There are certainly benefits to homeschooling your children, especially when the 2020 school year is bound to be very different from previous years. Even so, homeschooling isn’t a viable option for everyone. If you work full time, for example, you might not have any other choice than to send your child back to school. Read on to learn how to protect your child if you do send him back to school.

How to Protect Your Child in School

The most important thing any parent can do in preparation for the upcoming school year is to stay up to date with their child’s school. If the school hasn’t released their education plan for the fall yet, they will be soon. You need to review the plan thoroughly and discuss it with your partner.

Children often have difficulty with change, so you’ll need to put just as much effort into preparing your children as you do preparing yourself for the fall of 2020. You and your partner should have a separate discussion about your school’s COVID-19 plan and decide how to communicate the upcoming changes to your children. It’s important to present a united front and to be positive with your children. If you come across as critical or uncertain, it could cause your children to become anxious as a result.

Here are some other ways you can help prepare your child for school in the fall:

  • Make sure your children understand why it is important to be careful – even if they aren’t old enough to understand the details of COVID-19, you should be able to communicate concepts about avoiding sickness and taking steps to protect the health of other people.
  • Teach your children proper hygiene and encourage them to wash their hands often – your child should also get used to wearing a mask, as it may be a requirement for in-person instruction.
  • Set a good example for your child when it comes to things like handwashing, wearing a mask, and social distancing – if you don’t do it, your child may not think it’s important for them to.
  • Talk to your partner and create a plan in case one of you gets sick – you should decide who will care for your child if neither of you is able to and communicate the plan to your child, if they are old enough to understand it without causing undue anxiety.

Here are some additional steps you should take to prepare for the upcoming school year:

  • If you expect some of your child’s education to be done remotely, consider upgrading your home computer and internet service so your child’s instruction won’t be interrupted by technical difficulties. Make sure your child knows how to use the technology as well.
  • Stay in touch with your child’s teacher and school – get on the email list if you aren’t already and make sure the school has your contact information. You may need to be a little more proactive this school year if you haven’t been in the past.
  • Choose a secondary emergency contact for your child and make sure they know who it is. If something happens and you can’t be contacted, you should have a backup plan.

As much as you try to prepare for every possibility, you can’t predict exactly what the upcoming school year will look like.
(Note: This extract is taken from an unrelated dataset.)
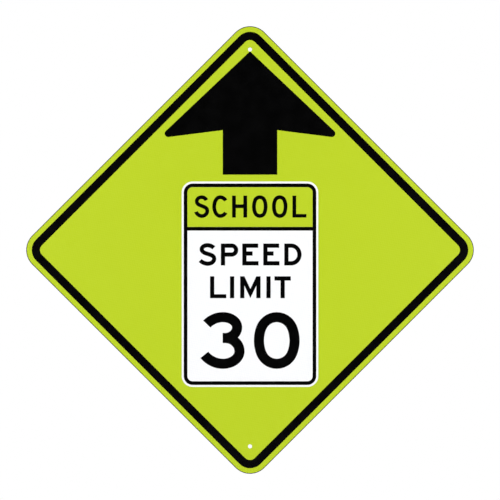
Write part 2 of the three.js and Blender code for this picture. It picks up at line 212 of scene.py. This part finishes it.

Gather as much information as you can from your child’s school to prepare yourself, but don’t forget to involve your children in the conversation as well.

Ask your children about their concerns with going back to school. Some children may be nervous about the disease itself while others may have fears of being behind in their learning. As a parent, it’s your job to ensure that your child is cared for in all aspects of life and that includes their mental wellbeing. There are plenty of resources online to help you answer your child’s questions about the coronavirus and your child’s school may have additional resources and tips for making the transition back to school.

Though it may not be clear what the fall of the 2020-21 school year will look like, one thing is for certain – your child’s education must go on. Follow the recommendations of the CDC and local officials and do what you can as a parent to prioritize your child’s education while keeping him safe and healthy.